-- Begin STORED DATA --
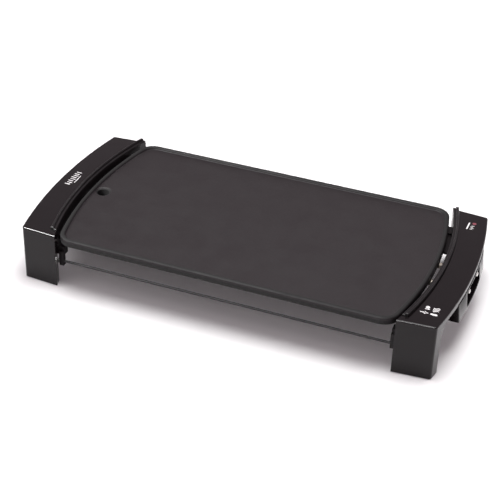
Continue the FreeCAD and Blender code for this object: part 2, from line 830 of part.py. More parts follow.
def make_tray():
    """A pressed pan with a turned-out flange along each side."""
    end_x = tray_outer_end()
    pan = box(tray_inner_end, end_x, -tray_half_width, tray_half_width, tray_bottom, tray_top)
    pan = pan.makeFillet(tray_bottom_r, [e for e in pan.Edges if abs(e.BoundBox.ZMax - tray_bottom) < 0.01])
    inside = box(tray_inner_end + tray_sheet, end_x - tray_sheet, tray_sheet - tray_half_width,
                 tray_half_width - tray_sheet, tray_bottom + tray_sheet, tray_top + 1)
    inside = inside.makeFillet(
        tray_bottom_r - tray_sheet,
        [e for e in inside.Edges if abs(e.BoundBox.ZMax - tray_bottom - tray_sheet) < 0.01],
    )
    pieces = [pan.cut(inside)]
    for side in (-1, 1):
        y_near = side * (tray_half_width - tray_sheet)
        y_far = side * (tray_half_width + tray_flange)
        pieces.append(box(tray_inner_end, end_x - wall, min(y_near, y_far), max(y_near, y_far),
                          tray_top - tray_sheet, tray_top))
    holes = [lying(end_x - tray_sheet - 1, end_x + 1, y, z, rivet_r) for y, z in rivet_places()]
    return mirrored(joined(pieces).cut(holes))


def rivet_places():
    return [(y, (tray_bottom + tray_top) / 2) for y in both_sides(rivet_spacing / 2)]


def make_pull():
    """The moulded front of the tray, as far out as the housing's face, with a finger lip."""
    x = tray_outer_end()
    plate = box(x, x + pull_thickness, -pull_half_width, pull_half_width, pull_bottom, pull_top)
    corners = [e for e in plate.Edges if e.BoundBox.XLength > 1]
    plate = plate.makeFillet(pull_corner_r, corners)
    grip_half = pull_half_width * pull_grip_share
    grip = box(x - pull_lip, x + pull_thickness, -grip_half, grip_half,
               pull_bottom - pull_thickness, pull_bottom + pull_thickness / 3)
    holes = [lying(x - 1, x + pull_thickness + 1, y, z, rivet_r) for y, z in rivet_places()]
    return mirrored(joined([plate, grip]).cut(holes))


def make_rivets():
    """Rivets through the tray's end and its pull."""
    rivets = []
    x = tray_outer_end()
    for y, z in rivet_places():
        shank = lying(x - tray_sheet, x + pull_thickness, y, z, rivet_r)
        head = lying(x - tray_sheet - rivet_head_height, x - tray_sheet, y, z, rivet_head_r)
        rivets.append(mirrored(shank.fuse(head)))
    return rivets


# ---- write every piece --------------------------------------------------

save("griddle_plate", make_plate())
save("heating_element", make_element())
save_group("terminal_pins", [make_pin(y) for y in both_sides(terminal_y)])
save_group("terminal_beads", [make_bead(y) for y in both_sides(terminal_y)])
save("terminal_bracket", make_bracket())
save("sensor_sleeve", make_sleeve())
save_group("element_clamps", [make_clamp(x, y) for x, y in clamp_centres()])
save_group("clamp_screws", [screw(x, y, rest_height - clamp_sheet, rest_height + plate_screw_depth)
                            for x, y in clamp_screw_places()])
save_group("bracket_screws", [screw(x, y, rest_height - bracket_thickness, rest_height + plate_screw_depth)
                              for x, y in bracket_screw_places()])
save("right_cover", make_cover(True))
save("left_cover", mirrored(make_cover(False)))
save("right_inner_frame", make_frame(True))
save("left_inner_frame", mirrored(make_frame(False)))
save("front_rod", make_rod(-rod_y))
save("rear_rod", make_rod(rod_y))
save_group("rod_nuts", make_rod_nuts())
save_group("foot_pads", make_foot_pads())
save_group("rest_pads", make_rest_pads())
save_group("cover_screws", make_cover_screws())
save("terminal_housing", make_housing())
save_group("housing_screws", make_housing_screws())
save("front_tray_rail", make_rail(-1))
save("rear_tray_rail", make_rail(1))
save_group("rail_screws", make_rail_screws())
save("drip_tray", make_tray())
save("tray_pull", make_pull())
save_group("pull_rivets", make_rivets())
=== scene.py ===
# %% [markdown]
# # An electric griddle in Blender
# The shape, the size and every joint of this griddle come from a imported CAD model. Blender adds what a
# drawing doesn't hold: the grain of the non-stick coating, the gloss of the moulded covers, the prints, the
# light and the camera. Everything here is in metres, with +X towards the connector socket, -Y at the front
# and +Z up.

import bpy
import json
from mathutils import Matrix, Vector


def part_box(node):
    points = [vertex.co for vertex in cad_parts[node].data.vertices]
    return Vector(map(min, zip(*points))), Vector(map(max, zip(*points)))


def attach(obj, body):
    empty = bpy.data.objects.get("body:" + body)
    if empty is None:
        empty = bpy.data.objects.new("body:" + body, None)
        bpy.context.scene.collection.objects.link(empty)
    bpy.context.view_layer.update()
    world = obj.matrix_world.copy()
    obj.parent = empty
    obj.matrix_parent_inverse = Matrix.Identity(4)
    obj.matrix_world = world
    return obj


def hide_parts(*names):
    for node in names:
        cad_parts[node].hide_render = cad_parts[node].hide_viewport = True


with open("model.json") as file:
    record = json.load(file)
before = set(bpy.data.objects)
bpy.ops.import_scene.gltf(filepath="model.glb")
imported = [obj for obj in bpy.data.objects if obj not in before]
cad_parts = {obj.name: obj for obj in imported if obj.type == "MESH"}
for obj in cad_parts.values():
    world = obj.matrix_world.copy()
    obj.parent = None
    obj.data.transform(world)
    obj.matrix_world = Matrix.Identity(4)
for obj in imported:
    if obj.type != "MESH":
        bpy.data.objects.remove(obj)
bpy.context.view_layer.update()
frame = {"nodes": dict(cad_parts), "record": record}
nodes = frame["nodes"]

# %% Other modules
import json
import math

import bmesh
import bpy
import numpy as np
from mathutils import Matrix, Vector

scene = bpy.context.scene
mm = 0.001

# %% [markdown]
# ## The camera
# A tabletop product is usually shown from nearly two metres away, with a long lens, so that its far side
# isn't much smaller than its near side. The camera could be aimed with a Track To constraint. Here its
# matrix is built from three angles instead, because the view also leans by nearly two degrees, which a
# constraint would level out.

# %% Place the camera
view_azimuth = math.radians(20.385)     # round from the front, towards the socket
view_elevation = math.radians(33.332)   # above the worktop
view_lean = math.radians(-1.819)
view_distance = 1727.8 * mm
view_slide = Vector((8.60 * mm, -27.59 * mm))   # of the origin, right of and above the view's middle
lens_mm = 94.95
sensor_mm = 36.0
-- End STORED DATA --
Pick out the lines that contain "from" and copy them.

* _EXERCISE RESULT_:
Continue the FreeCAD and Blender code for this object: part 2, from line 830 of part.py. More parts follow.
# The shape, the size and every joint of this griddle come from a imported CAD model. Blender adds what a
from mathutils import Matrix, Vector
from mathutils import Matrix, Vector
# A tabletop product is usually shown from nearly two metres away, with a long lens, so that its far side
# matrix is built from three angles instead, because the view also leans by nearly two degrees, which a
view_azimuth = math.radians(20.385)     # round from the front, towards the socket